I really don’t know where to start, in our two in a half years together we have lived in three apartments and two cities, tried to start two businesses, and have been presented with several others. I have never been a person who knew exactly what I wanted to be and what I wanted to do in terms of temporary things. But as I lay in bed with my fast growing family I realize I know exactly what I want to be and what I want to do. I want to be Erin’s Husband forever, I want to have a family, and I want to raise my family in line with the teachings of my Heavenly Father. Perhaps these things won’t bring the most esteem among men in this life, but I know there the things that will bring the most esteem in the next life. So while men struggle to reach the specifications of the perfect job, the perfect life, the perfect wife, I will place my efforts on perfecting my beautiful family. I will strive to be the best at whatever I do; I have always done this, but ultimately knowing that this effort is for a much greater cause. My life with Erin has given me a vision that is becoming clearer each day. Coming home to my little family is something so priceless I cannot even attempt to elaborate with silly verbiage. This priceless possession was made possible because of life with Erin.

A man once said I received the wife I needed not the wife I wanted, however innocently that statement was made, it has stuck with me and made me even more grateful for my own wife. For I not only received the wife I needed, but the wife I wanted. I wanted her for so many reasons, from her beauty to her charismatic personality. I needed her for things far deeper. I needed her because of what really defined her, her vision of life. These things combined made me realize I wanted a life with Erin.

Because of the shared vision that both of us have, we now enjoy the incomparable blessings of two beautiful children. We both cannot imagine life without these two people in our lives. I cannot imagine them being any different or looking any different, each of them so uniquely there own. Both of them beam their mothers looks, although I sometimes say I wish they had my chiseled Roman godlike features(just kidding), I would choose them to look like no one else except their mother. I am beyond grateful for my little handsome boy, and sweet cute Kate, these precious jewels are in my life because of my life with Erin.
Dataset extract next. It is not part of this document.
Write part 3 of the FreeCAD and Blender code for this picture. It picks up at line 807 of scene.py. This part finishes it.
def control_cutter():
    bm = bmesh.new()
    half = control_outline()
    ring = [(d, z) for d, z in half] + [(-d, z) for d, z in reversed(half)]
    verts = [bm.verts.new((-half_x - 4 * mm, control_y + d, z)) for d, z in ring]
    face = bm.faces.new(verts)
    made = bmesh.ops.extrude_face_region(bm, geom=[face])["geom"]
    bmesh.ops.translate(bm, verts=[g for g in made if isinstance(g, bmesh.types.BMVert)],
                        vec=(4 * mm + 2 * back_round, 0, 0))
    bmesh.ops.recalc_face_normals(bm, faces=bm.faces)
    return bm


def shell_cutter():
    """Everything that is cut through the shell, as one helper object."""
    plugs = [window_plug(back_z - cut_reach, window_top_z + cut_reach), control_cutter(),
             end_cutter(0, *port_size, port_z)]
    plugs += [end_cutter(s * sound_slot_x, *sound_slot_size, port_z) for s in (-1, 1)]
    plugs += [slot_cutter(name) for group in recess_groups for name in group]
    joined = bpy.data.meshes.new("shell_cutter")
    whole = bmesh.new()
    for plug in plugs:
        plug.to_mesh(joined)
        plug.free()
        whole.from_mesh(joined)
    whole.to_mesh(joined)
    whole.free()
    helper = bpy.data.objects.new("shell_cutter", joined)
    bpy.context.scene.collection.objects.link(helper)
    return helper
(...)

I love the comments you are too young to have two kids, or you look to young to have any kids. Worldly wisdom would agree. I look at friends back home, who think they are free because they have no such responsibility. Erin and I would contradict that notion, and believe that we are free because of these additions. The truth shall make you free; children are a great truth in the plan of salvation. The scriptures teach that where the spirit of the Lord is there is liberty; these two children bring a profound influence of the spirit in the home. Therefore we would contend that we are free because we are not captive to self involved attitudes that run wild in our world today. We are free because of the assurance that we both share that our family is exactly what the Lord wants us to be establishing. I am so grateful for a wife that gets this, for a wife that not only gets it, but chooses to act upon that knowledge that she has. What a wonderful treat to be able to share a life with Erin, Dylan, and Kate.
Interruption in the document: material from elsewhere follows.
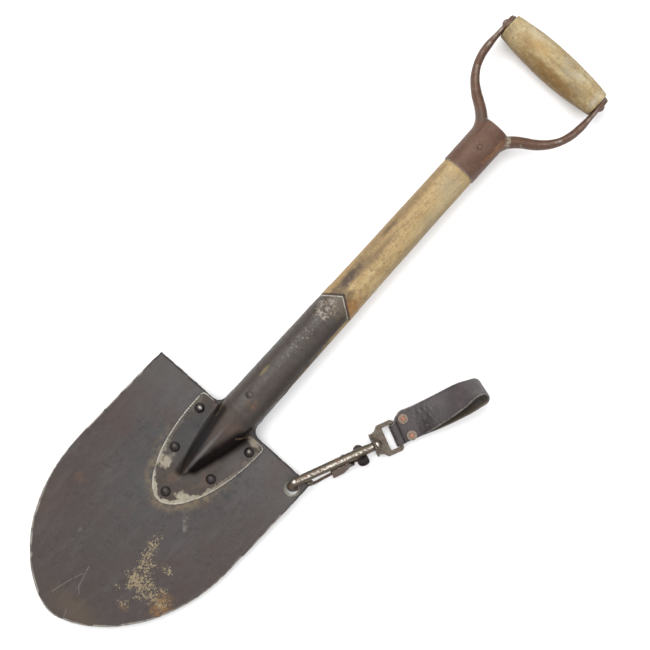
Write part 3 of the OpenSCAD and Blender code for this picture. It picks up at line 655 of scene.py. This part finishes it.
def step_up(value, low, high):
    """0 up to low, 1 from high on, smooth between them."""
    t = np.clip((value - low) / (high - low), 0, 1)
    return t * t * (3 - 2 * t)


def apply_modifiers(piece):
    graph = bpy.context.evaluated_depsgraph_get()
    mesh = bpy.data.meshes.new_from_object(piece.evaluated_get(graph))
    piece.modifiers.clear()
    old = piece.data
    piece.data = mesh
    bpy.data.meshes.remove(old)


def points_of(mesh):
    flat = np.empty(len(mesh.vertices) * 3, np.float32)
    mesh.vertices.foreach_get("co", flat)
    return flat.reshape(-1, 3).astype(float) / MM


def normals_of(mesh):
    flat = np.empty(len(mesh.vertices) * 3, np.float32)
    mesh.vertex_normals.foreach_get("vector", flat)
    return flat.reshape(-1, 3).astype(float)


def move_points(mesh, points):
    mesh.vertices.foreach_set("co", (points * MM).astype(np.float32).ravel())
    mesh.update()


def set_attribute(mesh, name, values):
    layer = mesh.attributes.new(name, "FLOAT", "POINT")
    layer.data.foreach_set("value", np.asarray(values, np.float32))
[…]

In life we often spend a lot of time on things that are good, things at least that we think are good, but have no bearing in the great scheme of things. My little wife is something that truly matters in this great scheme, what else could be more beneficial in spending time on. There’s a word that we as husbands are commanded to do to our wives, that is to cherish them. But I do not think we know what this means. Not only are we to love our wives, we are to treat them with affection and tenderness. We are to hold them dear to our hearts and keep them fondly in mind. They are to be a constant in our thought process. How knoweth a man the master whom is far from the thoughts and intents of his heart, how am I to know my wife if she is not occupying my thoughts. I pray I can do much better at this. I love the life I share with Erin to much to spend time on things which are fleeting, and have the appearance of but a vapor, which appeareth for a time, but then vanisheth away. I love my life with Erin.
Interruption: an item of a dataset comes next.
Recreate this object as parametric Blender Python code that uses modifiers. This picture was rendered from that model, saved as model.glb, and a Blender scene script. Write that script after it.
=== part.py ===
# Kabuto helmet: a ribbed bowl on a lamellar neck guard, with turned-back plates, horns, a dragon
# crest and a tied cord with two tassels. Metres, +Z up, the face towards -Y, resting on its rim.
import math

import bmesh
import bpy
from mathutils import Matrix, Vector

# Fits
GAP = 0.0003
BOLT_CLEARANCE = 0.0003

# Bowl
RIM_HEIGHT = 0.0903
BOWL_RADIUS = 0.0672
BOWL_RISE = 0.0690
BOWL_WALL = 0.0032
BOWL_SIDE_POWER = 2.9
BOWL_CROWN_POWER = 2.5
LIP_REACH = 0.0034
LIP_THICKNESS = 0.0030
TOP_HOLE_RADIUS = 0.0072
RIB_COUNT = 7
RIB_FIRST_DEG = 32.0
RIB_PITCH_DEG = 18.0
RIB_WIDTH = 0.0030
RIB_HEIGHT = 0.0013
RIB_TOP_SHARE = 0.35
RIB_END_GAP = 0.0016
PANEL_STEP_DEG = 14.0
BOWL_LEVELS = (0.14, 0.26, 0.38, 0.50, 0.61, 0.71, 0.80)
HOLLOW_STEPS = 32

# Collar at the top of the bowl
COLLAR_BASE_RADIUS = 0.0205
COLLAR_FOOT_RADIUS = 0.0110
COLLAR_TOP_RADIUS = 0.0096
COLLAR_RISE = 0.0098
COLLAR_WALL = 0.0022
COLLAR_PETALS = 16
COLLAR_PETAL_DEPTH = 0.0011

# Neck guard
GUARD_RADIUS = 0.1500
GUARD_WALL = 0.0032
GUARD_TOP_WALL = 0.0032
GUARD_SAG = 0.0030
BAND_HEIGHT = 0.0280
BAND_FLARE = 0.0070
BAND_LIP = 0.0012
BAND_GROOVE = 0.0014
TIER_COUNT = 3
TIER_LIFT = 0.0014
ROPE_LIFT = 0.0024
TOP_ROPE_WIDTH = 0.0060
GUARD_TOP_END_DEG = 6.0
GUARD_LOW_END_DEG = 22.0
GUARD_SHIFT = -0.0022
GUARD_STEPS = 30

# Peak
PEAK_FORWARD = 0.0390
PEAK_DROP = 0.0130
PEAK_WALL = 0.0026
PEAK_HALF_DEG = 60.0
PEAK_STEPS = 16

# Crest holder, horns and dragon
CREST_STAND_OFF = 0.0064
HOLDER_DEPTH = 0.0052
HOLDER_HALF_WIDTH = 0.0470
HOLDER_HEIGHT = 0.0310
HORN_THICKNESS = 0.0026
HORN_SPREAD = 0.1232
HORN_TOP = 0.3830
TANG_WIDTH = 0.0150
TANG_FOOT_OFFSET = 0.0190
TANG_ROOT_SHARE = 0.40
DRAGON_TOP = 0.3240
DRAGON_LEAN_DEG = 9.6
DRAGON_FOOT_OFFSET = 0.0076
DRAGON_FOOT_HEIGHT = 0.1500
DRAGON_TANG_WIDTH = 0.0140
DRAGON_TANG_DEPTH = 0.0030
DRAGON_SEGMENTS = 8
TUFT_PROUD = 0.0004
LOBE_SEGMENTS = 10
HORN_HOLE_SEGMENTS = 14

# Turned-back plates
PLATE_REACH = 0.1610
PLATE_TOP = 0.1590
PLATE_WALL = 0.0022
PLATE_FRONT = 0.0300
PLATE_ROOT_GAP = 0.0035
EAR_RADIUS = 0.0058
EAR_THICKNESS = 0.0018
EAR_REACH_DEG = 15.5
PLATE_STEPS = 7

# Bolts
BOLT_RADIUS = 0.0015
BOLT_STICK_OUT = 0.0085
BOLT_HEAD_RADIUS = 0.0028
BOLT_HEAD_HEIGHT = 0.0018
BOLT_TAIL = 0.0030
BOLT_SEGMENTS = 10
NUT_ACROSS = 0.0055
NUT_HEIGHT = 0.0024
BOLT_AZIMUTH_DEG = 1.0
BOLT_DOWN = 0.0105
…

I have only written a brief portion of my thoughts on my life with Erin, for truly I am not qualified to attempt any more on this sacred matter. I will just say, in the words of the ancient prophet Nephi, I live after a manner of happiness because of this heavenly woman who has blessed my life just by being in it. Thank you little lady, Life with you is something so great, the very word does not do justice, and for this I am grateful.

I love you.

7 comments:

Ammon and Brooke said...

You guys are amazing. I love how much you love each other and how good you are at telling each other. I havne't ever met either of you but I am thankful for your example to me. Your comments made me smile and cry. Good way to end a Sunday!

Tiffany said...

k... he is so sweet to you. You are a great person Erin. He is a lucky guy and it sounds like you are blessed too. Your kids halloween pictures are adorable!!!! They look just like you, especially Kate. She looks like a ham!

Kris said...

You are so blessed! You are have an incredible family and it is so awesome to see that you are doing so well! Love ya!

Mc Allen said...

Wow, That is exactly what our heavenly father was talking about... Thank you so much for giving us a glimpse. (I teared up when you wrote the part about the vaccume, it really got me)...Leah

thebakerbook said...

scott is H-O-T

Nicole Williams said...

This makes me want to have a life with Erin, but a boy of course, that's the sweetest thing I've read....

Hollie said...

What an awesome post Er! I can't believe it's been a couple weeks since our late phone call! That was so much fun! The rest of that night was insane! Happy Birthday to Kate too! Hope you have been feeling okay, not too much longer! Call me this week! I love you so much!